[Data entries]
Begin

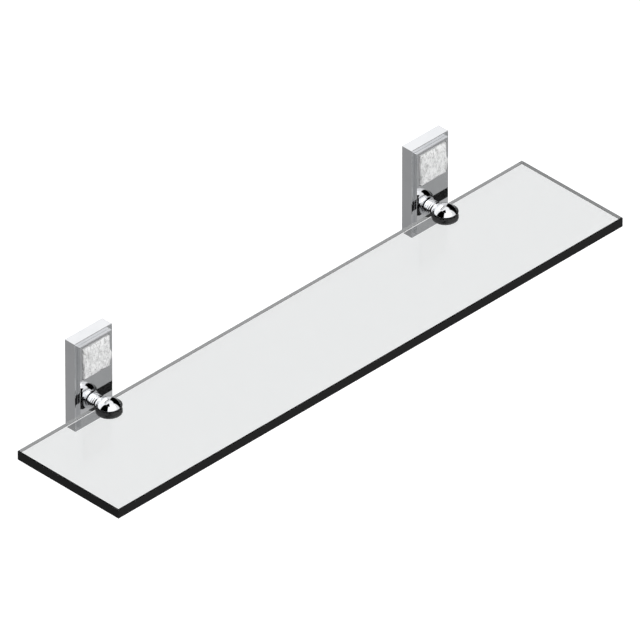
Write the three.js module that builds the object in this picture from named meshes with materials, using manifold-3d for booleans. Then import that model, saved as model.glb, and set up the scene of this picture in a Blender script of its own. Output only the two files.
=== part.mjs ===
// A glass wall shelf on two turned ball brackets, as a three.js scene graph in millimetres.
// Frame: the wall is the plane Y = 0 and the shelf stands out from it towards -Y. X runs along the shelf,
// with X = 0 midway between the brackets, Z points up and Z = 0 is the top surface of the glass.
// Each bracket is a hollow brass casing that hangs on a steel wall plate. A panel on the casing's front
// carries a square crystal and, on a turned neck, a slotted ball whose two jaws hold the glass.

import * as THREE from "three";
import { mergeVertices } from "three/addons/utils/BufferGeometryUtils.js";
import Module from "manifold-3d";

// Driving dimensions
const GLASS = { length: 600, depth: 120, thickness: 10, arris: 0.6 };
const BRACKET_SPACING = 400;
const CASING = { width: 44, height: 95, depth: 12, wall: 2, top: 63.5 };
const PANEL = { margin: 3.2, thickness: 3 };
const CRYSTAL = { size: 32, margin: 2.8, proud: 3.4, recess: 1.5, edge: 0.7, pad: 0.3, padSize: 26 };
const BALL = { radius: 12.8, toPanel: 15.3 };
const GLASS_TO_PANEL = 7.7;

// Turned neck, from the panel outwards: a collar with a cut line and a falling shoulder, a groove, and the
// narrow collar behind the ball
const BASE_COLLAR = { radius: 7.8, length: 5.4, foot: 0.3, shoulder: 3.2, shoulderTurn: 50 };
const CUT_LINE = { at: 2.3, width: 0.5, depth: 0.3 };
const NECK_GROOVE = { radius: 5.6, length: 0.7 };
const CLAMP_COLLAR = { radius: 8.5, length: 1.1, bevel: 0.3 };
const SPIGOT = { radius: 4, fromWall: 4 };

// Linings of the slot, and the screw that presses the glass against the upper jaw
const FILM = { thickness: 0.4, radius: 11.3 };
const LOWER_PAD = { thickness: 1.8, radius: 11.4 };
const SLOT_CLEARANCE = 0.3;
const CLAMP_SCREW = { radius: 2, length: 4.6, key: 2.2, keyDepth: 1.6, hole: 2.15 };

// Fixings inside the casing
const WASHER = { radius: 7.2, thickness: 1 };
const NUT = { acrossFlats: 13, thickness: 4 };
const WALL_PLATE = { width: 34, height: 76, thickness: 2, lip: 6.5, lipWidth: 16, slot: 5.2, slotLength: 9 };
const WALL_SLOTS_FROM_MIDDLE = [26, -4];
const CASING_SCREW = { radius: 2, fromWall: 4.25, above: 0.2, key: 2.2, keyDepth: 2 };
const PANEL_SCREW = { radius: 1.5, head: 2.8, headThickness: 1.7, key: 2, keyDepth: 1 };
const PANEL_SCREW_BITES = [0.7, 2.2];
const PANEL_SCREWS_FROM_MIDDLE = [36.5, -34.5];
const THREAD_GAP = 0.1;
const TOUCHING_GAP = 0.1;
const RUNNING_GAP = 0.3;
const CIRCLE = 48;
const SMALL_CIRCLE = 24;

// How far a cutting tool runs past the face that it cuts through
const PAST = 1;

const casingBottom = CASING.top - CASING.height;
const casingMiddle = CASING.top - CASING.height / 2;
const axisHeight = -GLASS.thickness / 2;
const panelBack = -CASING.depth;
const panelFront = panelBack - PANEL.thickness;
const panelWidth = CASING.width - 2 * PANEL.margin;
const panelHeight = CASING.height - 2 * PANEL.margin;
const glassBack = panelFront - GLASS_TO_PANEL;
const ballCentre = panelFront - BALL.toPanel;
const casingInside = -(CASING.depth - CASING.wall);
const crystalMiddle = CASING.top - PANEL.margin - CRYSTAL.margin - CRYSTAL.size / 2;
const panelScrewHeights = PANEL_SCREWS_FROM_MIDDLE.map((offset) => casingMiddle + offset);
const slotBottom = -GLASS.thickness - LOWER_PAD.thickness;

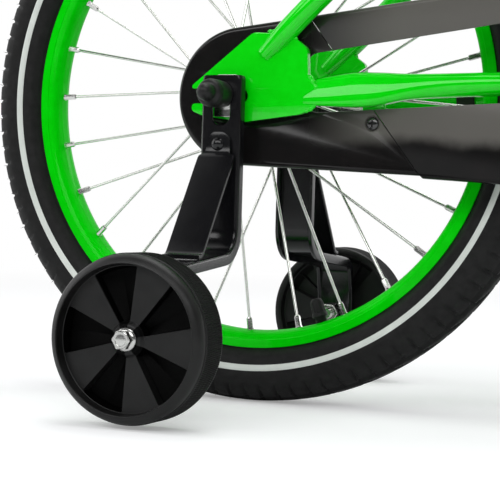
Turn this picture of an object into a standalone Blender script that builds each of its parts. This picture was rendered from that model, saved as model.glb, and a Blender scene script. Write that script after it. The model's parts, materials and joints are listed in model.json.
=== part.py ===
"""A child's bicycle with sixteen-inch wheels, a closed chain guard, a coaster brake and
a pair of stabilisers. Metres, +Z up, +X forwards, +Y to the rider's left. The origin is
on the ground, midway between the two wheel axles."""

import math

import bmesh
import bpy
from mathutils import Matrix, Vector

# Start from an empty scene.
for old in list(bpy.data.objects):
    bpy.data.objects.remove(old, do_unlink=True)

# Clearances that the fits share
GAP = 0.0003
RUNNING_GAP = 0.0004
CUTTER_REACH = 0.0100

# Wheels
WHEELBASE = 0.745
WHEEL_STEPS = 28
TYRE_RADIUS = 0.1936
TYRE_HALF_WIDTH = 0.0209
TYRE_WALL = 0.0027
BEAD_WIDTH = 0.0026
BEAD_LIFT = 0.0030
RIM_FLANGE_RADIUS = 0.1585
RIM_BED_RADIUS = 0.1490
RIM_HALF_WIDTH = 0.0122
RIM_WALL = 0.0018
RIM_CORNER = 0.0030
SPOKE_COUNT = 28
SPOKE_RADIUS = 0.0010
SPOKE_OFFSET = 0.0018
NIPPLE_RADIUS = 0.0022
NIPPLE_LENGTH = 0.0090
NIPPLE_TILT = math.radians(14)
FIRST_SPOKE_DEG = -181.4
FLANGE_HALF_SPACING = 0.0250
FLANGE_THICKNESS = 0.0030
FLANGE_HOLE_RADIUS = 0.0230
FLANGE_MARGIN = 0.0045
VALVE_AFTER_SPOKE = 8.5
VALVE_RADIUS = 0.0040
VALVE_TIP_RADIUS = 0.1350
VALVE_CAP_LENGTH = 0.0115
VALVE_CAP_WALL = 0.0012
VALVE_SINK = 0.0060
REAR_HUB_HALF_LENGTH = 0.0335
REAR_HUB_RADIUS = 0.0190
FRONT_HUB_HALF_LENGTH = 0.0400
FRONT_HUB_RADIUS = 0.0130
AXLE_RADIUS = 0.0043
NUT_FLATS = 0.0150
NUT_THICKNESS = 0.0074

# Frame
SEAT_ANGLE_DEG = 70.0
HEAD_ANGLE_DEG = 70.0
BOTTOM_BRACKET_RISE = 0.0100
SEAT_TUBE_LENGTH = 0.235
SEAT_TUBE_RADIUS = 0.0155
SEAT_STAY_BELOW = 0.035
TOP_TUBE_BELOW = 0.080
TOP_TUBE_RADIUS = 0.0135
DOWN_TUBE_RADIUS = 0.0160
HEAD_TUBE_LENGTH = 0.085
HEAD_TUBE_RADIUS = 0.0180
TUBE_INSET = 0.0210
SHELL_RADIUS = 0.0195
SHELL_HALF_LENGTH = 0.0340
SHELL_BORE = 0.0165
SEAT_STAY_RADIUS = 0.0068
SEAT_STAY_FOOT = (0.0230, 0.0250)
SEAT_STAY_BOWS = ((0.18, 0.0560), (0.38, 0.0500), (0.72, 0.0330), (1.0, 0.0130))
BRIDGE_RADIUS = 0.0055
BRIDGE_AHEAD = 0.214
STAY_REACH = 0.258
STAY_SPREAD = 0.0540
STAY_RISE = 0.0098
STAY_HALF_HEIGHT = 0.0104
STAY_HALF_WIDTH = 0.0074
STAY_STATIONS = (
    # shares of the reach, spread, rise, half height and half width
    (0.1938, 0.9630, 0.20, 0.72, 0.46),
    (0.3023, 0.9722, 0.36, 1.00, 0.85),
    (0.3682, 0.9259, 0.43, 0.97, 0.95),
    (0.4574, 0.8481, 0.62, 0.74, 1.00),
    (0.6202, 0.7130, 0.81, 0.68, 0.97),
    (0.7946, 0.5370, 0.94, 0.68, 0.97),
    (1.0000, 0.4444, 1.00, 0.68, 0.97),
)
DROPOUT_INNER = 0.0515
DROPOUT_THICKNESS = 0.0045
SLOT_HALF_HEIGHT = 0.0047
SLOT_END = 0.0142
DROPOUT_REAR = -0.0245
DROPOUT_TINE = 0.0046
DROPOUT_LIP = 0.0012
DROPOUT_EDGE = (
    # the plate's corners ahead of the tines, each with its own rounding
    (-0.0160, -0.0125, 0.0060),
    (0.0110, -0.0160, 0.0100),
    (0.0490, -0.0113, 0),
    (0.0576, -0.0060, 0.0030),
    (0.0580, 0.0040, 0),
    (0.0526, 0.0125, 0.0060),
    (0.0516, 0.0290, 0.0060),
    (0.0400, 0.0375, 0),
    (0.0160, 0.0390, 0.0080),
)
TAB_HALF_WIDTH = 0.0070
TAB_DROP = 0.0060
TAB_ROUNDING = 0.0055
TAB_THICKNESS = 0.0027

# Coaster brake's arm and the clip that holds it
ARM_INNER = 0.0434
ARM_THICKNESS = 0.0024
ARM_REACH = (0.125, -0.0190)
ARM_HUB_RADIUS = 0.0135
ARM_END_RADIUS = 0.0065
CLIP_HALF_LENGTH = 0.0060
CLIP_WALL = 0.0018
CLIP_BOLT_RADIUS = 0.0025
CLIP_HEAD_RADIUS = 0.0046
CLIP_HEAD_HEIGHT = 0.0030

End

→ **Directions for this task**
Beginning with the line that contains "Turn this picture" and ending with the line that contains "CUTTER_REACH = 0.0100", repeat exactly those lines and no others.

→ **Output below**
Turn this picture of an object into a standalone Blender script that builds each of its parts. This picture was rendered from that model, saved as model.glb, and a Blender scene script. Write that script after it. The model's parts, materials and joints are listed in model.json.
=== part.py ===
"""A child's bicycle with sixteen-inch wheels, a closed chain guard, a coaster brake and
a pair of stabilisers. Metres, +Z up, +X forwards, +Y to the rider's left. The origin is
on the ground, midway between the two wheel axles."""

import math

import bmesh
import bpy
from mathutils import Matrix, Vector

# Start from an empty scene.
for old in list(bpy.data.objects):
    bpy.data.objects.remove(old, do_unlink=True)

# Clearances that the fits share
GAP = 0.0003
RUNNING_GAP = 0.0004
CUTTER_REACH = 0.0100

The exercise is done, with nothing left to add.